No Correlation Between Plantar Flexor Muscle Volume and Sprint Performance in Sprinters

The plantar flexor torque plays an important role in achieving superior sprint performance in sprinters. Because of the close relationship between joint torque and muscle size, a simple assumption can be made that greater plantar flexor muscles (i.e., triceps surae muscles) are related to better sprint performance. However, previous studies have reported the absence of these relationships. Furthermore, to examine these relationships, only a few studies have calculated the muscle volume (MV) of the plantar flexors. In this study, we hypothesized that the plantar flexor MVs may not be important morphological factors for sprint performance. To test our hypothesis, we examined the relationships between plantar flexor MVs and sprint performance in sprinters. Fifty-two male sprinters and 26 body size-matched male non-sprinters participated in this study. On the basis of the personal best 100 m sprint times [range, 10.21–11.90 (mean ± SD, 11.13 ± 0.42) s] in sprinters, a K-means cluster analysis was applied to divide them into four sprint performance level groups (n = 8, 8, 19, and 17 for each group), which was the optimal number of clusters determined by the silhouette coefficient. The MVs of the gastrocnemius lateralis (GL), gastrocnemius medialis (GM), and soleus (SOL) in participants were measured using magnetic resonance imaging. In addition to absolute MVs, the relative MVs normalized to body mass were used for the analyses. The absolute and relative MVs of the total and individual plantar flexors were significantly greater in sprinters than in non-sprinters (all p < 0.01, d = 0.64–1.39). In contrast, all the plantar flexor MV variables did not differ significantly among the four groups of sprinters (all p > 0.05, η2 = 0.02–0.07). Furthermore, all plantar flexor MV variables did not correlate significantly with personal best 100 m sprint time in sprinters (r = −0.253–0.002, all p > 0.05). These findings suggest that although the plantar flexor muscles are specifically developed in sprinters compared to untrained non-sprinters, the greater plantar flexor MVs in the sprinters may not be important morphological factors for their sprint performance.

Effects of a Single Proprioceptive Neuromuscular Facilitation Stretching Exercise With and Without Post-stretching Activation on the Muscle Function and Mechanical Properties of the Plantar Flexor Muscles

A single proprioceptive neuromuscular facilitation (PNF) stretching exercise can increase the range of motion (ROM) of a joint but can lead to a decrease in performance immediately after the stretching exercise.
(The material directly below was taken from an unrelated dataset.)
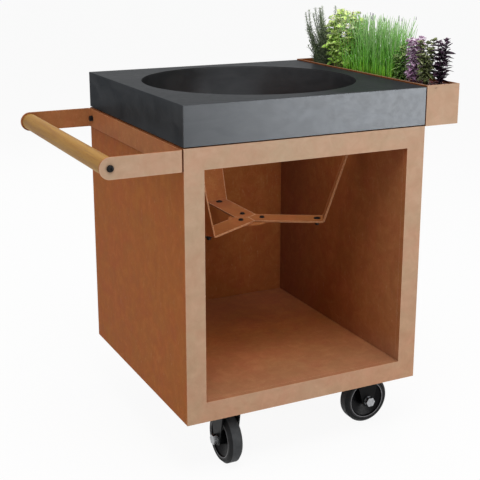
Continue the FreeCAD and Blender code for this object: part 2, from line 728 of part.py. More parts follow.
def caster_axle():
    """Axle bolt with its washer face, and its nut on the far leg."""
    leg_outer = LEG_INNER + FORK_SHEET
    bolt = hexagon(AXLE_ACROSS_FLATS, AXLE_HEAD, -AXLE_HEAD - AXLE_WASHER)
    bolt = bolt.fuse(rod(AXLE_WASHER_RADIUS, AXLE_WASHER, V(0, 0, -AXLE_WASHER)))
    bolt = bolt.fuse(rod(AXLE_RADIUS, 2 * leg_outer + AXLE_WASHER + AXLE_HEAD, V(0, 0, 0)))
    bolt = aimed(bolt, V(CASTER_TRAIL, -leg_outer, WHEEL_RADIUS), BACK)
    nut = hex_nut(AXLE_RADIUS, AXLE_ACROSS_FLATS, AXLE_HEAD)
    nut = aimed(nut, V(CASTER_TRAIL, leg_outer, WHEEL_RADIUS), BACK)
    return grouped([bolt, nut])


def caster_tyre():
    """Tyre with sloped shoulders, as a ring round the wheel centre."""
    half = WHEEL_WIDTH / 2
    outline = [(WHEEL_RADIUS - TYRE_WALL, half), (WHEEL_RADIUS - TYRE_SHOULDER, half),
               (WHEEL_RADIUS, half - TYRE_SHOULDER)]
    mirrored = [(radius, -height) for radius, height in outline[::-1]]
    return aimed(turned(outline + mirrored), V(CASTER_TRAIL, 0, WHEEL_RADIUS), BACK)


def caster_wheel_core():
    """Wheel centre: rim, web dished on both sides and a hub that runs on the axle."""
    half = WHEEL_WIDTH / 2
    rim = WHEEL_RADIUS - TYRE_WALL - TYRE_FIT
    outline = [(AXLE_RADIUS + RUNNING_FIT, HUB_HALF), (HUB_OUTER, HUB_HALF),
               (HUB_OUTER + CORE_DRAFT, CORE_WEB / 2), (rim - CORE_RIM, half - CORE_DISH),
               (rim - CORE_LEDGE, half), (rim, half)]
    mirrored = [(radius, -height) for radius, height in outline[::-1]]
    return aimed(turned(outline + mirrored), V(CASTER_TRAIL, 0, WHEEL_RADIUS), BACK)


def brake_pin():
    reach = LEG_INNER + FORK_SHEET + PIN_END
    return rod(PEDAL_PIN, 2 * reach, V(PEDAL_PIVOT_X, -reach, PEDAL_PIVOT_Z), BACK)


def brake_pedal():
    """Foot pedal on a pin between the legs; its shoe is hollowed to the tyre's curve."""
    pivot = V(PEDAL_PIVOT_X, PEDAL_PIVOT_Z, 0)
    eye = 2 * PEDAL_PIN
    tip = pivot + V(PEDAL_LENGTH, 0, 0)
    outline = [pivot + V(0, eye, 0), tip + V(-14.0, 1.0, 0), tip + V(0, -9.0, 0), tip + V(-1.0, -13.0, 0),
               tip + V(-16.0, -7.0, 0), tip + V(-22.0, -18.0, 0), pivot + V(8.0, -14.0, 0),
               pivot + V(-eye, -1.0, 0), pivot + V(-eye, 1.0, 0)]
    width = 2 * PEDAL_HALF
    lever = Part.Face(Part.makePolygon(outline + outline[:1])).extrude(V(0, 0, width))
    lever = tipped(lever)
    lever.translate(V(0, PEDAL_HALF, 0))
    wheel = rod(WHEEL_RADIUS + SHOE_GAP, width, V(CASTER_TRAIL, -PEDAL_HALF, WHEEL_RADIUS), BACK)
    bore = rod(PEDAL_PIN + RUNNING_FIT, width, V(PEDAL_PIVOT_X, -PEDAL_HALF, PEDAL_PIVOT_Z), BACK)
    return lever.cut(wheel).cut(bore)


def caster_studs():
    """Threaded studs welded under the bottom panel."""
    length = SHEET + NUT_HEIGHT + THREAD_END
    return grouped([rod(M8, length, place, DOWN) for place in caster_stud_places(CASTER_HEIGHT)])


def caster_nuts():
    return grouped([aimed(hex_nut(M8, M8_FLATS, NUT_HEIGHT), place, DOWN)
                    for place in caster_stud_places(PLATE_LOW)])


def at_each_caster(piece):
    return grouped([piece.translated(centre) for centre in caster_centres()])


def caster_nodes():
    """Turning pieces of every caster, each at its own heading."""
    nodes = {}
    for (name, side, end, heading, braked), centre in zip(CASTERS, caster_centres()):
        pieces = {"fork": caster_fork(braked), "axle": caster_axle(), "wheel_core": caster_wheel_core(),
                  "tyre": caster_tyre()}
        if braked:
            pieces["brake_pin"] = brake_pin()
            pieces["brake_pedal"] = brake_pedal()
        for piece, shape in pieces.items():
            nodes[f"caster_{name}_{piece}"] = spun(shape, heading).translated(centre)
    return nodes


# The whole table

def table_nodes():
    nodes = {
        "front_frame": front_frame(),
        "left_side_panel": left_side_panel(),
        "right_side_panel": right_side_panel(),
        "back_panel": back_panel(),
        "left_liner": left_liner(),
        "right_liner": right_liner(),
        "floor_panel": floor_panel(),
        "bottom_panel": bottom_panel(),
        "top_deck": top_deck(),
        "worktop": worktop(),
        "worktop_ring": worktop_ring(),
        "worktop_corner_plates": worktop_corner_plates(),
        "worktop_pads": worktop_pads(),
        "worktop_screws": worktop_screws(),
        "cradle_arm_back": cradle_arm(CRADLE_ANGLES[0]),
        "cradle_arm_left": cradle_arm(CRADLE_ANGLES[1]),
        "cradle_arm_right": cradle_arm(CRADLE_ANGLES[2]),
        "cradle_hub_plate": cradle_hub_plate(),
        "cradle_bolts": cradle_bolts(),
        "cradle_rest_bolts": cradle_rest_bolts(),
        "cradle_nuts": cradle_nuts(),
        "handle_bracket": handle_bracket(),
        "handle_bar": handle_bar(),
        "handle_bar_bolts": handle_bar_bolts(),
        "handle_mount_bolts": handle_mount_bolts(),
        "handle_mount_nuts": handle_mount_nuts(),
        "planter_box": planter_box(),
        "planter_bolts": planter_bolts(),
        "planter_spacers": planter_spacers(),
        "planter_soil": planter_soil(),
        "caster_plates": at_each_caster(caster_plate()),
        "caster_kingpins": at_each_caster(kingpin()),
        "caster_ball_rings": at_each_caster(ball_ring()),
        "caster_studs": caster_studs(),
        "caster_nuts": caster_nuts(),
    }
    for name, offset, half_length, height in HERBS:
        nodes[name] = herb_clump(offset, half_length, height)
    nodes.update(caster_nodes())
    return nodes


def main():
    os.makedirs("parts", exist_ok=True)
    nodes = table_nodes()
    for name, shape in nodes.items():
        shape.translated(V(TABLE_X, 0, 0)).exportStep(f"parts/{name}.step")
        if not shape.isValid():
            print("invalid shape:", name)
    print(len(nodes), "nodes")


main()
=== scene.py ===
import json
import math
import random

import bmesh
import bpy
from mathutils import Matrix, Quaternion, Vector


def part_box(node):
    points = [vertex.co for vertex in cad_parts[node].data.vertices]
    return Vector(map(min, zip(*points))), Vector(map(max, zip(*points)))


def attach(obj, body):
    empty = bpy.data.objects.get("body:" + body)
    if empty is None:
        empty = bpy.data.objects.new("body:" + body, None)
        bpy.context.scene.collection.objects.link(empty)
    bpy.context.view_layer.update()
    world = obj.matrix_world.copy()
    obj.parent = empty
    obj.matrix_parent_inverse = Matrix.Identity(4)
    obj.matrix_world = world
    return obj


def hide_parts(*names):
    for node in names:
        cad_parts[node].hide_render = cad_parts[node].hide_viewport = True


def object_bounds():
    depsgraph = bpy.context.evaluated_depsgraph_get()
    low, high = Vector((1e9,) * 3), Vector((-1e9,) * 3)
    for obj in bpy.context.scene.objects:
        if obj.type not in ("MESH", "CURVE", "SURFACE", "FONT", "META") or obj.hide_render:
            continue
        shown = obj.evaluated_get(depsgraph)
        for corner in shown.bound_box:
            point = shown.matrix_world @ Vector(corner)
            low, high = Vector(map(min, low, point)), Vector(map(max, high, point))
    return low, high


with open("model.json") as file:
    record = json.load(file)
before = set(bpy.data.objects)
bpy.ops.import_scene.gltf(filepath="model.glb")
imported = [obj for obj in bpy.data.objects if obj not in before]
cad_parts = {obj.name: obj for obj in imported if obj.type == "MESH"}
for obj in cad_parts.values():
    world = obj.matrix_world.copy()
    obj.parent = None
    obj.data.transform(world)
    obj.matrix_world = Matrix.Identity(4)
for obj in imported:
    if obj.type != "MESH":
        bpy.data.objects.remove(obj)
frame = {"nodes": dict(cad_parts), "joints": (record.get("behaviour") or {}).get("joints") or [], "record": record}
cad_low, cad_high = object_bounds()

# The looks of a wheeled grill table: weathering steel, a satin black worktop, a wooden handle, rubber
# wheels and a planter of herbs. Everything is in metres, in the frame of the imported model.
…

Post-stretching activation (PSA) exercises are known as a possible way to counteract such a drop in performance following a single stretching exercise. However, to date, no study has investigated the combination of PNF stretching with PSA. Thus, the aim of this study was to compare the effects of a PNF stretching exercise with and without PSA on the muscle function (e.g., ROM) and mechanical properties of the plantar flexor muscles. Eighteen physically active males volunteered in the study, which had a crossover design and a random order. The passive shear modulus of the gastrocnemius medialis (GM) and gastrocnemius lateralis (GL) was measured in a neutral position with shear wave elastography, both pre- and post-intervention. Maximum voluntary isometric contraction (MVIC) peak torque, maximum voluntary dynamic contraction peak torque, dorsiflexion ROM, and passive resistive torque (PRT) were also measured with a dynamometer. The interventions were 4×30s of PNF stretching (5s of contraction) and two sets of three exercises with 20 or 40 fast ground contacts (PNF stretching+PSA) and PNF stretching only. ROM was found to have increased in both groups (+4%). In addition, the PNF stretching+PSA group showed a decrease in PRT at a given angle (−7%) and a decrease in GM and mean shear modulus (GM+GL; −6%). Moreover, the MVIC peak torque decreased (−4%) only in the PNF stretching group (without PSA). Therefore, we conclude that, if PNF stretching is used as a warm-up exercise, target-muscle-specific PSA should follow to keep the performance output at the same level while maintaining the benefit of a greater ROM.